Reproduce exactly the lines of the material beneath, from the line that contains "Turn this picture" to the line that contains "open towards -Y.", both included, and no other lines.

▶ **TASK INPUTS**:
** START **
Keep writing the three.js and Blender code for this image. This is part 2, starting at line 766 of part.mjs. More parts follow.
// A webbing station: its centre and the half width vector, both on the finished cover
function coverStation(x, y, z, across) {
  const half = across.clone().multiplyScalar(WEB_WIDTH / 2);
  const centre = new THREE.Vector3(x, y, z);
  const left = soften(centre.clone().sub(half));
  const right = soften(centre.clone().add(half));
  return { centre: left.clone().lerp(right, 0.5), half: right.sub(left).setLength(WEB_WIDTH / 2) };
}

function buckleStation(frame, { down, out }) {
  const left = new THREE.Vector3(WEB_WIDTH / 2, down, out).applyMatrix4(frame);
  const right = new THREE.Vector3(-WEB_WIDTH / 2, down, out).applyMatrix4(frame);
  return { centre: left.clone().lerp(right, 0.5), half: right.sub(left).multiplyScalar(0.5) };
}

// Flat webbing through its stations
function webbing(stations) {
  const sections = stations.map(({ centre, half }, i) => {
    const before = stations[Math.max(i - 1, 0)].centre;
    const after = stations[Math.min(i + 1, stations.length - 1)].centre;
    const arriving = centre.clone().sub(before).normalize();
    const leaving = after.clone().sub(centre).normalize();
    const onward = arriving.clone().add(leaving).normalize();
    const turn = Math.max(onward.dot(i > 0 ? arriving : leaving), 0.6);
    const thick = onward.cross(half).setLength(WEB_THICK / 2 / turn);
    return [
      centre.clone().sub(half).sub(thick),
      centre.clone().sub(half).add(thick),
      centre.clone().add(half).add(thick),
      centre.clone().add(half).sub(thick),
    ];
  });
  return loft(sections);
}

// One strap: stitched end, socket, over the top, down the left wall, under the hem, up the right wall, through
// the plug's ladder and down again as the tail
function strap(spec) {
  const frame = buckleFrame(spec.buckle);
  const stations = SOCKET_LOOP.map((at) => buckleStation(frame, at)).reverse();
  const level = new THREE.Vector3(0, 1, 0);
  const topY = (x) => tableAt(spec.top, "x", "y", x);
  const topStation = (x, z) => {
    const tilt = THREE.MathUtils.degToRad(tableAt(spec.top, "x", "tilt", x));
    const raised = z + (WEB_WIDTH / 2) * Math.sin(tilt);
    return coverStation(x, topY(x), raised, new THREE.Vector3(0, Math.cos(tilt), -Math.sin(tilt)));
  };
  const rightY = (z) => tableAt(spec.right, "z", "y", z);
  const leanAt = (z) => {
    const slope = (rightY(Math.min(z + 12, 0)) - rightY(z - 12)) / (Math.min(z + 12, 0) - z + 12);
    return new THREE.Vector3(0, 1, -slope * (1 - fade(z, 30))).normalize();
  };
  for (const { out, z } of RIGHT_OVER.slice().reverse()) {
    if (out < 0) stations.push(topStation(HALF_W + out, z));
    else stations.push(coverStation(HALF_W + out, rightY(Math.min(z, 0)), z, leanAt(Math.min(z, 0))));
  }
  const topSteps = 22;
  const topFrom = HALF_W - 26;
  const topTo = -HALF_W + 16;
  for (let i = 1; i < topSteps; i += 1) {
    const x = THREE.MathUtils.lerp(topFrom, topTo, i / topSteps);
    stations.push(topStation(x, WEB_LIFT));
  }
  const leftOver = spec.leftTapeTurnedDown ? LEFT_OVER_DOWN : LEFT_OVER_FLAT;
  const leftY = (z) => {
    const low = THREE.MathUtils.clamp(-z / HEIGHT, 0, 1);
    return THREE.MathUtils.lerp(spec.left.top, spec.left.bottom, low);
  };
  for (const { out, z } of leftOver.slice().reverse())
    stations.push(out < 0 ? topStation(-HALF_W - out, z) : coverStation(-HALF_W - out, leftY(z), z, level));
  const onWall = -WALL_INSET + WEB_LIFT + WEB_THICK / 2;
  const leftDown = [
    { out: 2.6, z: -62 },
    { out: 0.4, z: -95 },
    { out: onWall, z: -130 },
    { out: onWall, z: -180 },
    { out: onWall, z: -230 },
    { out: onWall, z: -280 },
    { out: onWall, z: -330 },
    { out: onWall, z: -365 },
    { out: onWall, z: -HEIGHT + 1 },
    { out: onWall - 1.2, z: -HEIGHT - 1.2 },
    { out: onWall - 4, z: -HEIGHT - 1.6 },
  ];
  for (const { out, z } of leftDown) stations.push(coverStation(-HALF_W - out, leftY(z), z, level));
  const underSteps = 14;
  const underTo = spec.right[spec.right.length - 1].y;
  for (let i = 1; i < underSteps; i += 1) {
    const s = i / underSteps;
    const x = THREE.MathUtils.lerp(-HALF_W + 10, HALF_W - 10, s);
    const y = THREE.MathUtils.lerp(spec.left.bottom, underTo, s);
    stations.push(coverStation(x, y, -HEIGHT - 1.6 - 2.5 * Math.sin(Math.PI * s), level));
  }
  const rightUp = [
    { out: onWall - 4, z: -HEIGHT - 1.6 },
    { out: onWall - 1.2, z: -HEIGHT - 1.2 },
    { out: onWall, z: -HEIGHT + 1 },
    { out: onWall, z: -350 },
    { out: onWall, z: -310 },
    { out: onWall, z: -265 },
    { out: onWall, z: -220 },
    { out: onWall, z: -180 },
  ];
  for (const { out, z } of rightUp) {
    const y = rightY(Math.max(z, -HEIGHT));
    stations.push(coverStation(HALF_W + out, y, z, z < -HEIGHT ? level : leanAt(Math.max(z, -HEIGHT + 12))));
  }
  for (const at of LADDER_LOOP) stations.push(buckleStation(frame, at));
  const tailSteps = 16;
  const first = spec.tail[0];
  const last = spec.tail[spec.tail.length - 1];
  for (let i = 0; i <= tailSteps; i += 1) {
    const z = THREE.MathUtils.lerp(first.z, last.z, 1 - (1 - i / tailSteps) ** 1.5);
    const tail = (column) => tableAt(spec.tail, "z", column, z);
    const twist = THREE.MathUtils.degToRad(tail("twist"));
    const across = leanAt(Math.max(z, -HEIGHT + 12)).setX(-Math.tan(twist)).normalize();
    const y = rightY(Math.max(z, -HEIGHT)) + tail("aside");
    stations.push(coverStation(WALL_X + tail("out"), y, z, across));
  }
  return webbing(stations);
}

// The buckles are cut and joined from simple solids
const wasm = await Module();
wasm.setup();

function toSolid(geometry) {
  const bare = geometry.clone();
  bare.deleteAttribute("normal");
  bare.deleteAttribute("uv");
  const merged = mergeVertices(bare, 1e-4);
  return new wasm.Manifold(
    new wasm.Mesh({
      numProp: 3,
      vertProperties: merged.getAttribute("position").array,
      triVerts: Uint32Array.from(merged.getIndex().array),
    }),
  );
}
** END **
** START **
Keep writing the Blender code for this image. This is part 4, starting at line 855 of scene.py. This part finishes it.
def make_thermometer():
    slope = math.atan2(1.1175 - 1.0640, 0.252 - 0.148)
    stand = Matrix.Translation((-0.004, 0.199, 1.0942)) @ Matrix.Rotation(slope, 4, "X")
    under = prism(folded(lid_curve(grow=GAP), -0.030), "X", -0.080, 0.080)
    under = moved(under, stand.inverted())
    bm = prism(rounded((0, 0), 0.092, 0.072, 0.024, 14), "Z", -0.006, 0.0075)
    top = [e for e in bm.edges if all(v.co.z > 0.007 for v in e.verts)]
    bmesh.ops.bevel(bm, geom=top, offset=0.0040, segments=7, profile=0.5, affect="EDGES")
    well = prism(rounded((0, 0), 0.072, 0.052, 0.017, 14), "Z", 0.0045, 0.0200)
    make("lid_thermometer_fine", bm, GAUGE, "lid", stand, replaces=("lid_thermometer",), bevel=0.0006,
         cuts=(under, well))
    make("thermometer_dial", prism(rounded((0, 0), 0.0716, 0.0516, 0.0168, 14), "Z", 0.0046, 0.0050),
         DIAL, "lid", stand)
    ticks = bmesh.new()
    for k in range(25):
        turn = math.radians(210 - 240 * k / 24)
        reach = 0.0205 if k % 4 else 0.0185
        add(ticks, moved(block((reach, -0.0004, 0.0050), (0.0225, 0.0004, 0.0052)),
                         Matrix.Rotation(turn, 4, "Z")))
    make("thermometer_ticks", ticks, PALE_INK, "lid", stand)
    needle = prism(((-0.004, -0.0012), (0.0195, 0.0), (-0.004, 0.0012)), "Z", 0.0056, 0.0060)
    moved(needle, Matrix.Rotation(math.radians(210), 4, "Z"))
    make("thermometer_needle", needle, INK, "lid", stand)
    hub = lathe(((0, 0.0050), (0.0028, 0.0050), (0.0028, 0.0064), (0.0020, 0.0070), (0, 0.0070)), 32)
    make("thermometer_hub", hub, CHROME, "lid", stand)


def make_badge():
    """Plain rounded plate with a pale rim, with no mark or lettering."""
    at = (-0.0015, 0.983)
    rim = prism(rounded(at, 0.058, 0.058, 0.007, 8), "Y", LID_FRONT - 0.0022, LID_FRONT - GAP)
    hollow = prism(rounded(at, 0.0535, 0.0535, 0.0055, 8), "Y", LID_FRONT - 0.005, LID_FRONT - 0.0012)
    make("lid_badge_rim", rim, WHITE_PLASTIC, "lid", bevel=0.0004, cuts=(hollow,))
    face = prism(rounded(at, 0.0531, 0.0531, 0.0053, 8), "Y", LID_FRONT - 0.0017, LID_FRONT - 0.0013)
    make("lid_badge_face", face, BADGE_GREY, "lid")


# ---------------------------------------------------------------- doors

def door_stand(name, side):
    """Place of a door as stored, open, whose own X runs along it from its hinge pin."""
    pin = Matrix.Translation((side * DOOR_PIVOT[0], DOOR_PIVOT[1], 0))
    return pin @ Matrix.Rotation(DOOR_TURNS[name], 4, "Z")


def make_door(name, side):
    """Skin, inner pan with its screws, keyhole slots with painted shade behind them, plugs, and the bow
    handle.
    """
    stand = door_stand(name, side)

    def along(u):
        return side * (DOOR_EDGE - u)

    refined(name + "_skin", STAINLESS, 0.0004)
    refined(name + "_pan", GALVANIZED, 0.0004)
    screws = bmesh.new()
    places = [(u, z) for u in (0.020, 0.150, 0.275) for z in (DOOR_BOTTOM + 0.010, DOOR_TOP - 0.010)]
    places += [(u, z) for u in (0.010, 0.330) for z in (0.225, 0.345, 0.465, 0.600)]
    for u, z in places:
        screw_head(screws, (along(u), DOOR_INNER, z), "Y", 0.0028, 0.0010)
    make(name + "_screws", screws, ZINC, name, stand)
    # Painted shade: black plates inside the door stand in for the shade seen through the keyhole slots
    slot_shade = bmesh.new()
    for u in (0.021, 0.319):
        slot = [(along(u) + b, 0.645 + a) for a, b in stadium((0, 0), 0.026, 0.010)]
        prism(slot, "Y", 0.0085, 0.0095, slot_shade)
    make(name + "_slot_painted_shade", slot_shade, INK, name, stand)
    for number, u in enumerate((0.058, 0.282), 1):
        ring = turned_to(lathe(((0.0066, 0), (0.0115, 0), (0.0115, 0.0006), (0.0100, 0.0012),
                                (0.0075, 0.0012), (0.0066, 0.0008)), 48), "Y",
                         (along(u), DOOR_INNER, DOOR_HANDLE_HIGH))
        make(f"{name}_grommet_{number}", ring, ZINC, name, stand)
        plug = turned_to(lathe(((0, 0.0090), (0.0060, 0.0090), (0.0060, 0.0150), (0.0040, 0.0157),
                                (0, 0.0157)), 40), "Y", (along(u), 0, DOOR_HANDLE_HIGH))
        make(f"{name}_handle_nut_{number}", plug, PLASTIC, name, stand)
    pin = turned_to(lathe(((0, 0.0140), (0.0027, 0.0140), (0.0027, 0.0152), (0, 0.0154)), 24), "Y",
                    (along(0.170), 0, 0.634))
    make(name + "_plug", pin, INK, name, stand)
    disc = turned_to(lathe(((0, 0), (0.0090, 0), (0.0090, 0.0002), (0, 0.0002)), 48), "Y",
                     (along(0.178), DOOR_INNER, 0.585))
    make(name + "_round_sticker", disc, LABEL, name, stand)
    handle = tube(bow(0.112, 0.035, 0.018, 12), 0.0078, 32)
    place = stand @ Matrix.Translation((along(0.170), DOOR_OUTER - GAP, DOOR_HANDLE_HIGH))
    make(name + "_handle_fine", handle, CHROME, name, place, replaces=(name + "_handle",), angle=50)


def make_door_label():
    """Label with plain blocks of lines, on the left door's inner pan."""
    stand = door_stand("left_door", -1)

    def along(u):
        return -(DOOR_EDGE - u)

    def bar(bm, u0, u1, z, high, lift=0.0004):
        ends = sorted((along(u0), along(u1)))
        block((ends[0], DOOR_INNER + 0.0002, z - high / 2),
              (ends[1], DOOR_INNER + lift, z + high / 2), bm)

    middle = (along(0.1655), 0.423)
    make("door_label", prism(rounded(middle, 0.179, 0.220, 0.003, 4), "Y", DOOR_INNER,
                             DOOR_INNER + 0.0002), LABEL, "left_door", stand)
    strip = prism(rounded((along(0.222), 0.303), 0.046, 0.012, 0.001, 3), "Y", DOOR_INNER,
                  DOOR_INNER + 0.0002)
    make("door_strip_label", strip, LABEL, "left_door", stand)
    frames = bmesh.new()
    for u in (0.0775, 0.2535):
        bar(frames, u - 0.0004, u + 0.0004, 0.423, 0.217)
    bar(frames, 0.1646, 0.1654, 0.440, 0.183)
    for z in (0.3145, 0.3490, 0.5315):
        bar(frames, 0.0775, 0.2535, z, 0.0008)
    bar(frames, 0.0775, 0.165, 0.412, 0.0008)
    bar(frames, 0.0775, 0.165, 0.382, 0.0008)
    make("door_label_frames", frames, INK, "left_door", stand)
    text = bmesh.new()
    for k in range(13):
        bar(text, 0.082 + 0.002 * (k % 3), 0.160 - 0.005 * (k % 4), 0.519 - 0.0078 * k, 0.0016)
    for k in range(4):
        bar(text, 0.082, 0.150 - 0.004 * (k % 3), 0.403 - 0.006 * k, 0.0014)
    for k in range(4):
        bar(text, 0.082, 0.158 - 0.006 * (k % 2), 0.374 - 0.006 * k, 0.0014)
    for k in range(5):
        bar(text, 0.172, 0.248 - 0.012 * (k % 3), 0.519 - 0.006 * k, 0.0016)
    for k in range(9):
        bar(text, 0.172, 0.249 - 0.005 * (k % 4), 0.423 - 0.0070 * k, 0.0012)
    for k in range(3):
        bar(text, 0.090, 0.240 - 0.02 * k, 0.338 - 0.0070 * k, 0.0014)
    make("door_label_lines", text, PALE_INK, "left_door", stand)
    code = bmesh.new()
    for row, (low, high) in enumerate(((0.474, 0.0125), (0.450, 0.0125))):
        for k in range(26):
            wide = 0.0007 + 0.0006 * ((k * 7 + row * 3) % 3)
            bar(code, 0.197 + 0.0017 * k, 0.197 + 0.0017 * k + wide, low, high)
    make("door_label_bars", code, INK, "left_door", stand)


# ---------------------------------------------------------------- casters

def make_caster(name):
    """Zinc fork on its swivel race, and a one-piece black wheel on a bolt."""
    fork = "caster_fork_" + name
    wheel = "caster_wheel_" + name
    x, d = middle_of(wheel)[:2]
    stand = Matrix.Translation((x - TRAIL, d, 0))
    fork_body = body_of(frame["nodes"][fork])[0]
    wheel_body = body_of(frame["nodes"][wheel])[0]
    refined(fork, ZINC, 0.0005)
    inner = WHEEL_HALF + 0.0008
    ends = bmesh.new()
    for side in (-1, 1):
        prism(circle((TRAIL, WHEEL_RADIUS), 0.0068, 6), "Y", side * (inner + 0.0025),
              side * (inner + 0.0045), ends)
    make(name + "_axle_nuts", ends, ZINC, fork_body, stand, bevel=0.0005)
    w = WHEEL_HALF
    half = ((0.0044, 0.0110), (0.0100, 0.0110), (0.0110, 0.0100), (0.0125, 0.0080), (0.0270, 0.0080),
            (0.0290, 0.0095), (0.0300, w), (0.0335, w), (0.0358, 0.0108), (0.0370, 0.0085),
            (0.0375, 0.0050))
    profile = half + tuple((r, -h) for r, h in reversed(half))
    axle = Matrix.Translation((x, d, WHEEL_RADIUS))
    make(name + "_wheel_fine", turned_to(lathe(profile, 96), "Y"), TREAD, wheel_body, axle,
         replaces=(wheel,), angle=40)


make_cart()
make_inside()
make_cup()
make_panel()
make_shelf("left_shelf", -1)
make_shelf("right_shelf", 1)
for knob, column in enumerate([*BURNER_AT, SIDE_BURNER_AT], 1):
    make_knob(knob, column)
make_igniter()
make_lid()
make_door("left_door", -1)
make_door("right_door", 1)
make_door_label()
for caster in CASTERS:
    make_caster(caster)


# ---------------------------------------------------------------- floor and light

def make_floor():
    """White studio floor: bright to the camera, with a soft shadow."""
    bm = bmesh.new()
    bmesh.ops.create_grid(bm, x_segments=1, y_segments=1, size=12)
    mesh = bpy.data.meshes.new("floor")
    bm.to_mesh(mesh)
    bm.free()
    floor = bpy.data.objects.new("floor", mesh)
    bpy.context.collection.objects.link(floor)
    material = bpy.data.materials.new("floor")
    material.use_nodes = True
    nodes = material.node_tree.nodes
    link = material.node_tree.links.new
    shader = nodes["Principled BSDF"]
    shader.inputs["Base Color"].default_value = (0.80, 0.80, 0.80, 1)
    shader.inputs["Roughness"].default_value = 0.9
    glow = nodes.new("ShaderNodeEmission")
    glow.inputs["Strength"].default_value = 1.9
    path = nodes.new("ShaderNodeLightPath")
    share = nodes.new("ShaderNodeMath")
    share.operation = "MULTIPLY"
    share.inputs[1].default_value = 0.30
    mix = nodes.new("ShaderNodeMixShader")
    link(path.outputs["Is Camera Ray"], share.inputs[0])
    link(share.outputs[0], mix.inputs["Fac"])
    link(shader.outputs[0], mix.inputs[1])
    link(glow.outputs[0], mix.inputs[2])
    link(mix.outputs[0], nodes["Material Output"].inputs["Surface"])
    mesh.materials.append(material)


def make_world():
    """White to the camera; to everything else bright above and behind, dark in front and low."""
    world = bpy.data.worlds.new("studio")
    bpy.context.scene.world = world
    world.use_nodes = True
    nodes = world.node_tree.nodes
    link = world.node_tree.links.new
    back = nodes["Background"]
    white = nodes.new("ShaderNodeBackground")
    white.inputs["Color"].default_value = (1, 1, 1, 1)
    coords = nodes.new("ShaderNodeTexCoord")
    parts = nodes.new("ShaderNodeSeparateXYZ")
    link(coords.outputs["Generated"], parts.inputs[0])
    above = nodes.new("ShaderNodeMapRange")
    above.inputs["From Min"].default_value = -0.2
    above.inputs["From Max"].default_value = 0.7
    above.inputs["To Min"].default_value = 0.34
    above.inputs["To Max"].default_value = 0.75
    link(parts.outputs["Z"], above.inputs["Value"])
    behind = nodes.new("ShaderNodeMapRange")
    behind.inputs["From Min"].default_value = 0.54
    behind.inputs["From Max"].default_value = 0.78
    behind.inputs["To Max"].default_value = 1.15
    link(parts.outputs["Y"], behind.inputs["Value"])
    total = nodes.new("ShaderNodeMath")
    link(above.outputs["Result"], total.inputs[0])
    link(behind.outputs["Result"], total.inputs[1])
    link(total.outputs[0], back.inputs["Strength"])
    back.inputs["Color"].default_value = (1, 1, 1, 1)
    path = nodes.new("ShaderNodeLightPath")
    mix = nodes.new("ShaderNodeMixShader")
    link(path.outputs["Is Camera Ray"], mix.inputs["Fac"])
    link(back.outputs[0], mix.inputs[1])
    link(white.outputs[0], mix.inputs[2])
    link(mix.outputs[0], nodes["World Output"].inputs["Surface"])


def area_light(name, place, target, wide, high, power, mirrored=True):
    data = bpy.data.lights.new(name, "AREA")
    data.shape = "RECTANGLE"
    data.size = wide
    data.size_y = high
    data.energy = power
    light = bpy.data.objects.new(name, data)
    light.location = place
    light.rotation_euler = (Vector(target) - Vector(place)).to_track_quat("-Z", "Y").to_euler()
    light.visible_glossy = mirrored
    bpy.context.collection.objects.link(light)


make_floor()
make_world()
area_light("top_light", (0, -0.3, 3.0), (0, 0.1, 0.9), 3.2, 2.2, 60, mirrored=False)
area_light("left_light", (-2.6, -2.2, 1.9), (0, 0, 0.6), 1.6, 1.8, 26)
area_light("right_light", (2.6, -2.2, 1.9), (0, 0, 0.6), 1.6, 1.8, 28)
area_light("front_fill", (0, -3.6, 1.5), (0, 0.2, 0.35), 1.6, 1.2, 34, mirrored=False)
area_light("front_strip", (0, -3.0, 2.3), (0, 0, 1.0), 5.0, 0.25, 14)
** END **
** START **
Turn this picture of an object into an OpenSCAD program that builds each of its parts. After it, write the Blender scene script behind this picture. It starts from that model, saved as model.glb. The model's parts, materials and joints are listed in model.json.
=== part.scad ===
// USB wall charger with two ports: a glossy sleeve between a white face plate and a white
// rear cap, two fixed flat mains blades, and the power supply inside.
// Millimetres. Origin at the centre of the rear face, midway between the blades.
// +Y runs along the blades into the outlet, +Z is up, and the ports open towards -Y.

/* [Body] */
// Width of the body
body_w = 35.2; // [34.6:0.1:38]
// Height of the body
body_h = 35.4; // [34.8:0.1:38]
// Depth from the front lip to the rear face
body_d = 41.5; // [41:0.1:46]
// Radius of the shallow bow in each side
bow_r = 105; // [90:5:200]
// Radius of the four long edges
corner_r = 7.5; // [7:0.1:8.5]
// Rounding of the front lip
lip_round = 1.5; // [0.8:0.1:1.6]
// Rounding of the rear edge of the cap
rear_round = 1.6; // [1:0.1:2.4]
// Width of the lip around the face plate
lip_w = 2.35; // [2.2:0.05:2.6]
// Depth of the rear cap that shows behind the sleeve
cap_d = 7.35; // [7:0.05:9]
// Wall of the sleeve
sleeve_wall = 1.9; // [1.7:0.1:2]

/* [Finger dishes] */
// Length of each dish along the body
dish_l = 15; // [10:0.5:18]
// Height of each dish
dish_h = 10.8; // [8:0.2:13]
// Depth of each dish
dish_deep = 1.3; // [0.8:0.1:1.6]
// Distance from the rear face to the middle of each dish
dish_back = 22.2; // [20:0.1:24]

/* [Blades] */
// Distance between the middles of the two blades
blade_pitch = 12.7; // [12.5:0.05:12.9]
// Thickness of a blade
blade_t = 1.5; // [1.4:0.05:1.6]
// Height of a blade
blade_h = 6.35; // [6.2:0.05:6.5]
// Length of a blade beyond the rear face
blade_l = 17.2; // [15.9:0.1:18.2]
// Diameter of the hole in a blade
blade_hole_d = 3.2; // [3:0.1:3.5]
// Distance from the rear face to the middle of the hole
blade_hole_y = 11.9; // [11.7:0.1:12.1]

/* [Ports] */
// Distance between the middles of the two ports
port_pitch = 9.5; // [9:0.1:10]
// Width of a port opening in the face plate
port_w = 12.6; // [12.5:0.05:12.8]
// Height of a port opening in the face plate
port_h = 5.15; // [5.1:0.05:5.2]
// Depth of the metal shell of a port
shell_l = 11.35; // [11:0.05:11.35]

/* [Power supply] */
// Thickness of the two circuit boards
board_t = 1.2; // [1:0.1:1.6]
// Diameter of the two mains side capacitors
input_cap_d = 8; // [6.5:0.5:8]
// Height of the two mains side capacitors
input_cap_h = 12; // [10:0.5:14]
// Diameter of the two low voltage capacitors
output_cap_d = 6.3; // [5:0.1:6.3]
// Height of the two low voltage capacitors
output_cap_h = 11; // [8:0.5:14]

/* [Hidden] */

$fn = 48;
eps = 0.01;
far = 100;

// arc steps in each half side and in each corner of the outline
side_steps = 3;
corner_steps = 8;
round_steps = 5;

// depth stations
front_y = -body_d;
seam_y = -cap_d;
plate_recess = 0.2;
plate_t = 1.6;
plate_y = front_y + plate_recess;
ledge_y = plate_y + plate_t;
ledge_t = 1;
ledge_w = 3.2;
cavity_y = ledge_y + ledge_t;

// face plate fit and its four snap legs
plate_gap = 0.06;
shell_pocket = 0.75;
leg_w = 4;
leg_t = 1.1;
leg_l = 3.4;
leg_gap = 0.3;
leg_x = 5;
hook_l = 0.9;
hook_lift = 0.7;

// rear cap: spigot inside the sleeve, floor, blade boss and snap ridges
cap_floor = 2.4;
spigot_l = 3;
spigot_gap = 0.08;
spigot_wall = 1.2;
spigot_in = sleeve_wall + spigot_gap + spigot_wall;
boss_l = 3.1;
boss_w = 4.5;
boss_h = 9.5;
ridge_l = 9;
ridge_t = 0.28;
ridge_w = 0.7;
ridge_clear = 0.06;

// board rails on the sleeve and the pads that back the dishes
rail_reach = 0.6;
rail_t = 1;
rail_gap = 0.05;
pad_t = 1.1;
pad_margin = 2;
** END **
▶ **WRITTEN RESPONSE**:
Turn this picture of an object into an OpenSCAD program that builds each of its parts. After it, write the Blender scene script behind this picture. It starts from that model, saved as model.glb. The model's parts, materials and joints are listed in model.json.
=== part.scad ===
// USB wall charger with two ports: a glossy sleeve between a white face plate and a white
// rear cap, two fixed flat mains blades, and the power supply inside.
// Millimetres. Origin at the centre of the rear face, midway between the blades.
// +Y runs along the blades into the outlet, +Z is up, and the ports open towards -Y.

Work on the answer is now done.